Con la sconfitta alla FIAT nell’ottobre 1980  si conclude una fase di 10 anni di lotta operaia. Una fase in cui il problema non era la mediazione, ma la pratica dell’obiettivo, la forma di lotta scardinante e l’imposizione del contropotere proletario. Ma contropotere non è l’espressione di forza proletaria che si può esprimere in una fase di lotta; è la capacita di aprire spazi duraturi, ottenere punti fermi che permettano il consolidamento e l’allargamento dell’egemonia proletaria. Ci sarà ancora un periodo (lungo) di convivenza, certamente conflittuale, tra il potere dominante e forme di contropotere proletario che si devono stabilizzare anche con una serie di successi parziali.

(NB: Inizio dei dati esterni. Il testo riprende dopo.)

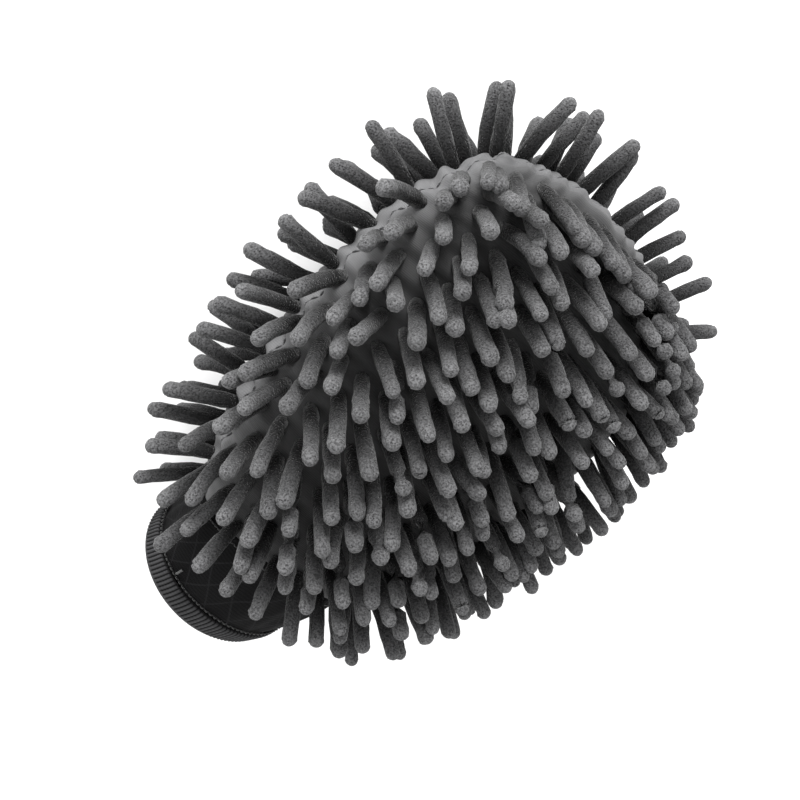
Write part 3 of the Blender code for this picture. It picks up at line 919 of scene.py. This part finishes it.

Le tematiche che dovranno essere al centro di un programma operaio non devono essere riscoperte. Centrale dovrà essere il discorso dell’orario e della riduzione della giornata lavorativa.
E’ una risposta non difensiva da dare ai padroni che usano l’automazione e la robotizzazione per licenziare e aumentare lo sfruttamento per gli operai che rimangono.
“Lavorare tutti per lavorare di meno, sempre di meno”, questo è lo slogan che schematicamente dovrà rappresentare il nostro programma.
E’ quindi fondamentale che sulla questione dell’orario di lavoro si apra al piu presto il dibattito per trovare un’articolazione rivendicativa adeguata che sia credibile per la massa degli operai.
Difesa del reddito, iniziative sull’egualitarismo, salvaguardia e rafforzamento di tutte 1e forme di rifiuto del lavoro salariato sono le altre questioni al centro dell’iniziativa di classe.
Costruire nei prossimi anni un’iniziativa politica su queste tematiche non sarà facile.
Occorrerà sicuramente ricostruire una credibilità, in molti casi perduta, con uno sforzo di iniziativa sociale capillare e con la costruzione di un’organizzazione rivendicativa di classe capace di sviluppare il conflitto e raggiungere obiettivi concreti legati ai bisogni sociali.